> _What needs to be done_: For the data below, report the number of lines that contain the string "finishes" and nothing else.
·····
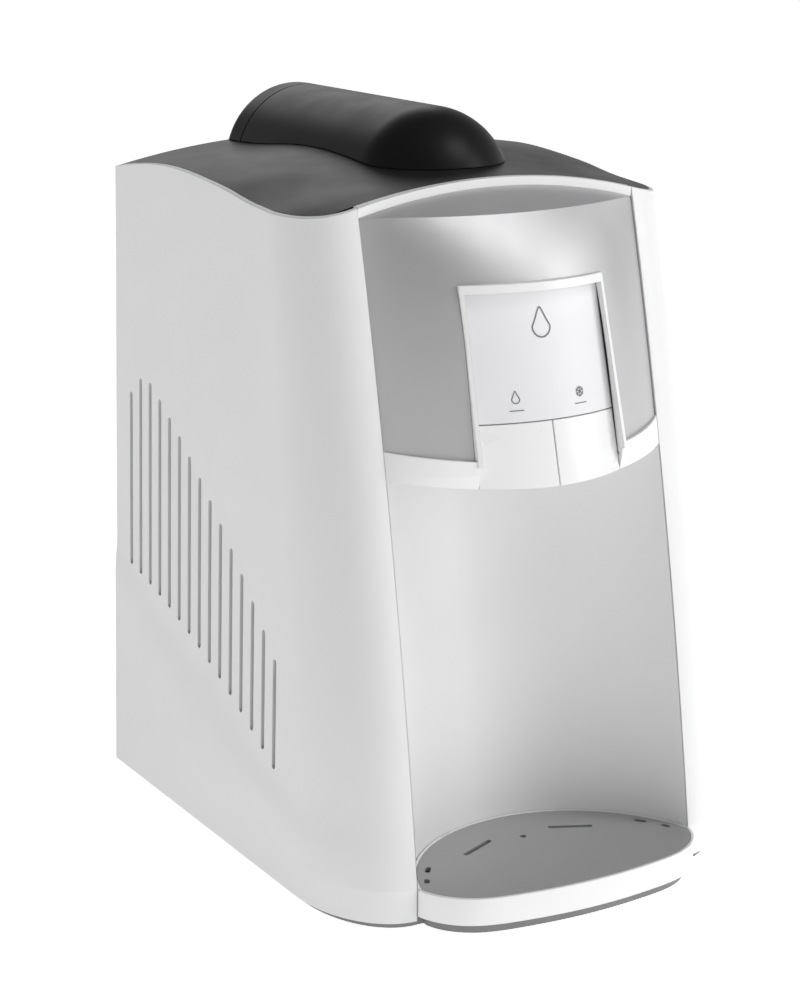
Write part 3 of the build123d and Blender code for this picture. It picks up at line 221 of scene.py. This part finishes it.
plasticSettings = {
    "casingWhite": {"dark": (0.80, 0.80, 0.80), "light": (0.84, 0.84, 0.84),
                    "rough": (0.34, 0.44), "grain": 2600, "depth": 0.00002, "edge": 0.0008},
    "bandWhite": {"dark": (0.86, 0.86, 0.86), "light": (0.89, 0.89, 0.89),
                  "rough": (0.26, 0.34), "grain": 2600, "depth": 0.00001, "coat": 0.1,
                  "edge": 0.001},
    "headSilver": {"dark": (0.53, 0.53, 0.535), "light": (0.57, 0.57, 0.575),
                   "rough": (0.40, 0.46), "grain": 4200, "depth": 0.00003, "metal": 0.6},
    "labelWhite": {"dark": (0.80, 0.80, 0.81), "light": (0.83, 0.83, 0.84),
                   "rough": (0.38, 0.46), "grain": 3000, "depth": 0.00001},
    "lidDark": {"dark": (0.018, 0.018, 0.019), "light": (0.024, 0.024, 0.025),
                "rough": (0.34, 0.40), "grain": 2400, "depth": 0.00001, "shine": 0.14},
    "coverDark": {"dark": (0.009, 0.009, 0.010), "light": (0.013, 0.013, 0.014),
                  "rough": (0.34, 0.42), "grain": 2400, "depth": 0.00002, "shine": 0.14},
    "grilleGrey": {"dark": (0.33, 0.33, 0.332), "light": (0.37, 0.37, 0.372),
                   "rough": (0.40, 0.52), "grain": 1800, "depth": 0.00004, "metal": 0.1},
    "panDark": {"dark": (0.17, 0.17, 0.17), "light": (0.21, 0.21, 0.21),
                "rough": (0.45, 0.6), "grain": 1500, "depth": 0.00005},
    "rubberBlack": {"dark": (0.018, 0.018, 0.018), "light": (0.03, 0.03, 0.03),
                    "rough": (0.6, 0.8), "grain": 1200, "depth": 0.00006},
    "mouldedGrey": {"dark": (0.36, 0.36, 0.37), "light": (0.42, 0.42, 0.43),
                    "rough": (0.4, 0.55), "grain": 1800, "depth": 0.00004},
    "cartridgeBlue": {"dark": (0.60, 0.67, 0.75), "light": (0.66, 0.72, 0.79),
                      "rough": (0.25, 0.35), "grain": 2200, "depth": 0.00003, "coat": 0.1},
    "waterTube": {"dark": (0.74, 0.76, 0.79), "light": (0.8, 0.82, 0.84),
                  "rough": (0.3, 0.42), "grain": 1500, "depth": 0.00002, "edge": 0},
    "blackPaint": {"dark": (0.014, 0.014, 0.014), "light": (0.022, 0.022, 0.022),
                   "rough": (0.25, 0.4), "grain": 900, "depth": 0.00008, "coat": 0.2},
    "foamWhite": {"dark": (0.76, 0.76, 0.73), "light": (0.86, 0.86, 0.84),
                  "rough": (0.75, 0.9), "grain": 260, "depth": 0.0004, "edge": 0},
    "boardGreen": {"dark": (0.02, 0.13, 0.06), "light": (0.03, 0.2, 0.1),
                   "rough": (0.3, 0.45), "grain": 1400, "depth": 0.00003, "coat": 0.2, "edge": 0},
    "printGrey": {"dark": (0.16, 0.16, 0.165), "light": (0.20, 0.20, 0.205),
                  "rough": (0.45, 0.6), "grain": 3000, "depth": 0.00001, "edge": 0},
}
metalSettings = {
    "copper": {"dark": (0.62, 0.32, 0.20), "light": (0.78, 0.46, 0.32),
               "rough": (0.2, 0.38), "streaks": (1, 1, 0.2)},
    "steel": {"dark": (0.50, 0.50, 0.51), "light": (0.66, 0.66, 0.67),
              "rough": (0.22, 0.4), "streaks": (1, 0.1, 1)},
}
finishes = {name: mouldedFinish(name, values) for name, values in plasticSettings.items()}
finishes.update({name: drawnMetal(name, values) for name, values in metalSettings.items()})

finishOfSlot = {
    "casing_white": "casingWhite", "band_white": "bandWhite", "head_silver": "headSilver",
    "label_white": "labelWhite", "lid_dark": "lidDark", "cover_dark": "coverDark",
    "grille_grey": "grilleGrey", "pan_dark": "panDark", "rubber_black": "rubberBlack",
    "moulded_grey": "mouldedGrey", "cartridge_blue": "cartridgeBlue", "water_tube": "waterTube",
    "copper": "copper", "steel": "steel", "black_paint": "blackPaint",
    "foam_white": "foamWhite", "board_green": "boardGreen",
}
for entry in frame["record"]["subparts"]:
    mesh = nodes[entry["node"]].data
    mesh.materials.clear()
    mesh.materials.append(finishes[finishOfSlot[entry["material_slot"]]])
print("finishes given to every node")


def deselectAll():
    bpy.ops.object.select_all(action="DESELECT")


def freeze(piece):
    deselectAll()
    piece.select_set(True)
    bpy.context.view_layer.objects.active = piece
    bpy.ops.object.transform_apply(location=True, rotation=True, scale=True)


def joinPieces(pieces, name):
    deselectAll()
    for piece in pieces:
        piece.select_set(True)
    bpy.context.view_layer.objects.active = pieces[0]
    bpy.ops.object.join()
    joined = bpy.context.object
    joined.name = name
    return joined


def applyModifier(piece, kind, **values):
    bpy.context.view_layer.objects.active = piece
    modifier = piece.modifiers.new("step", kind)
    for key, value in values.items():
        setattr(modifier, key, value)
    bpy.ops.object.modifier_apply(modifier=modifier.name)


# signs printed on the label: a drop over the natural key, a snow crystal over the cold key
signSettings = {
    "standOff": 0.004,
    "print": 0.00012,
    "dropSize": 0.0026,
    "crystalSize": 0.0030,
    "largeDrop": 0.0062,
    "side": 0.021,
    "low": 0.0125,
    "high": 0.050,
    "stroke": 0.0005,
    "largeStroke": 1.6,
    "barDrop": 0.0062,
    "barLength": 0.0085,
}
dropShape = {"vertices": 40, "narrow": 0.42, "rise": 0.75}
crystalShape = {"twigLean": 55, "twigRoot": 0.55, "twigReach": 0.22}


def flatBar(x, z, length, width, angle):
    deselectAll()
    bpy.ops.mesh.primitive_plane_add(size=1, location=(0, 0, 0))
    bar = bpy.context.object
    bar.scale = (length, width, 1)
    bpy.ops.object.transform_apply(location=False, rotation=False, scale=True)
    bpy.ops.object.mode_set(mode="EDIT")
    bpy.ops.mesh.subdivide(number_cuts=2)
    bpy.ops.object.mode_set(mode="OBJECT")
    bar.rotation_euler = (radians(90), radians(-angle), 0)
    bar.location = (x, 0, z)
    freeze(bar)
    return bar


def dropOutline(x, z, size, stroke):
    deselectAll()
    bpy.ops.mesh.primitive_circle_add(vertices=dropShape["vertices"], radius=size,
                                      fill_type="NGON", location=(0, 0, 0))
    drop = bpy.context.object
    for vertex in drop.data.vertices:  # the upper half runs to a point
        if vertex.co.y > 0:
            share = vertex.co.y / size
            vertex.co.x *= 1 - dropShape["narrow"] * share
            vertex.co.y *= 1 + dropShape["rise"] * share * share
    bpy.ops.object.mode_set(mode="EDIT")
    bpy.ops.mesh.select_all(action="SELECT")
    bpy.ops.mesh.inset(thickness=stroke)
    bpy.ops.mesh.delete(type="FACE")
    bpy.ops.object.mode_set(mode="OBJECT")
    drop.rotation_euler = (radians(90), 0, 0)
    drop.location = (x, 0, z)
    freeze(drop)
    return drop


def snowCrystal(x, z, size, stroke):
    bars = []
    for step in range(3):
        bars.append(flatBar(x, z, 2 * size, stroke, 60 * step + 90))
    for step in range(6):
        angle = 60 * step + 90
        for lean in (-1, 1):
            twig = angle + crystalShape["twigLean"] * lean
            root = crystalShape["twigRoot"] * size
            reach = crystalShape["twigReach"] * size
            bars.append(flatBar(x + root * cos(radians(angle)) + reach * cos(radians(twig)),
                                z + root * sin(radians(angle)) + reach * sin(radians(twig)),
                                2 * reach, stroke, twig))
    return bars


def printSigns(settings):
    low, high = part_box("label_panel")
    middle = (low.x + high.x) / 2
    stroke = settings["stroke"]
    signs = [dropOutline(middle, low.z + settings["high"], settings["largeDrop"],
                         stroke * settings["largeStroke"])]
    for side in (-1, 1):
        x = middle + side * settings["side"]
        z = low.z + settings["low"] - settings["barDrop"]
        signs.append(flatBar(x, z, settings["barLength"], stroke, 0))
    signs.append(dropOutline(middle - settings["side"], low.z + settings["low"],
                             settings["dropSize"], stroke))
    signs += snowCrystal(middle + settings["side"], low.z + settings["low"],
                         settings["crystalSize"], stroke)
    piece = joinPieces(signs, "label_signs")
    for vertex in piece.data.vertices:
        vertex.co.y = low.y - settings["standOff"]
    applyModifier(piece, "SHRINKWRAP", target=nodes["label_panel"], wrap_method="PROJECT",
                  use_project_y=True, use_positive_direction=True, offset=settings["print"])
    applyModifier(piece, "SOLIDIFY", thickness=settings["print"], offset=1)
    piece.data.materials.clear()
    piece.data.materials.append(finishes["printGrey"])
    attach(piece, "housing")


printSigns(signSettings)
print("signs printed on the label")

# the floor has a little light of its own, so that it stays pale as far as the camera sees
floorSettings = {"size": 60.0, "dark": (0.88, 0.88, 0.88), "light": (0.90, 0.90, 0.90),
                 "drift": 1.5, "rough": 0.7, "shine": 0.1, "glow": 0.85}


def layFloor(settings):
    deselectAll()
    bpy.ops.mesh.primitive_plane_add(size=settings["size"], location=(0, 0, 0))
    floor = bpy.context.object
    floor.name = "studioFloor"
    material, tree, shader = newMaterial("studioFloor")
    drift = noise(tree, objectPoint(tree), settings["drift"], 2.0)
    colour = twoColours(tree, drift, settings["dark"], settings["light"])
    tree.links.new(colour, shader.inputs["Base Color"])
    shader.inputs["Roughness"].default_value = settings["rough"]
    shader.inputs["Specular IOR Level"].default_value = settings["shine"]
    shader.inputs["Emission Color"].default_value = (1, 1, 1, 1)
    shader.inputs["Emission Strength"].default_value = settings["glow"]
    floor.data.materials.append(material)


layFloor(floorSettings)
print("floor laid")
·····
> _Solution for this problem_: 6